Michael Panzner relays the alarm

Michael Panzner's latest post discusses a warning from David M. Walker, the nation's chief accountant, about America's vulnerability to potentially unfriendly foreign creditors. This confirms me in my feeling that the recent purchases by the UK of US Treasury securities is extremely significant (see recent posts on Bearwatch).

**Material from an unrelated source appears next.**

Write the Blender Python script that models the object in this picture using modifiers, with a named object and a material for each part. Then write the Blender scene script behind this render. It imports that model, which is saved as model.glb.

I have attempted to elicit interest in various quarters, including Iain Dale's influential political blog ("Tuesday open thread", 24 July) but so far I seem to be speaking to the profoundly deaf. Today I submitted the following comment to Iain's Diary, but without much hope of a response - as I have said in an email to Michael Panzner today, the Brits add apathy to financial ignorance:

Okay, one last Cassandra-like call and then I'll admit defeat:

Does it really not matter to your sophisticated political readership that the UK (presumably the Treasury under Gordon Brown) has recently purchased an absolutely massive amount of American Treasury securities, most of it in the last nine months, which quite probably will lose us many billions of pounds through currency depreciation? We have gone in one wild leap from 10th largest holder of American debt, to third place.

The potential downside from this crazy investment (I think it has already lost the equivalent of the first year's interest) worry me less than the implication, which is that the US is using its "special relationship" with the UK to defer (for a short time) the end-stage of a US debt-fuelled global inflationary spiral, with the prospect of a deep economic depression and possibly a wealth-destroying hyperinflation. The problems this would give us make the current floods seem a minor inconvenience.

Or is it that everybody here knows already, and is merely filling the time in the rattling tumbrils with political chit-chat and mutual insult? Is it aristocratic insouciance, or financial ignorance? Surely not the latter, when Americans are discussing their economic problems so openly and extensively.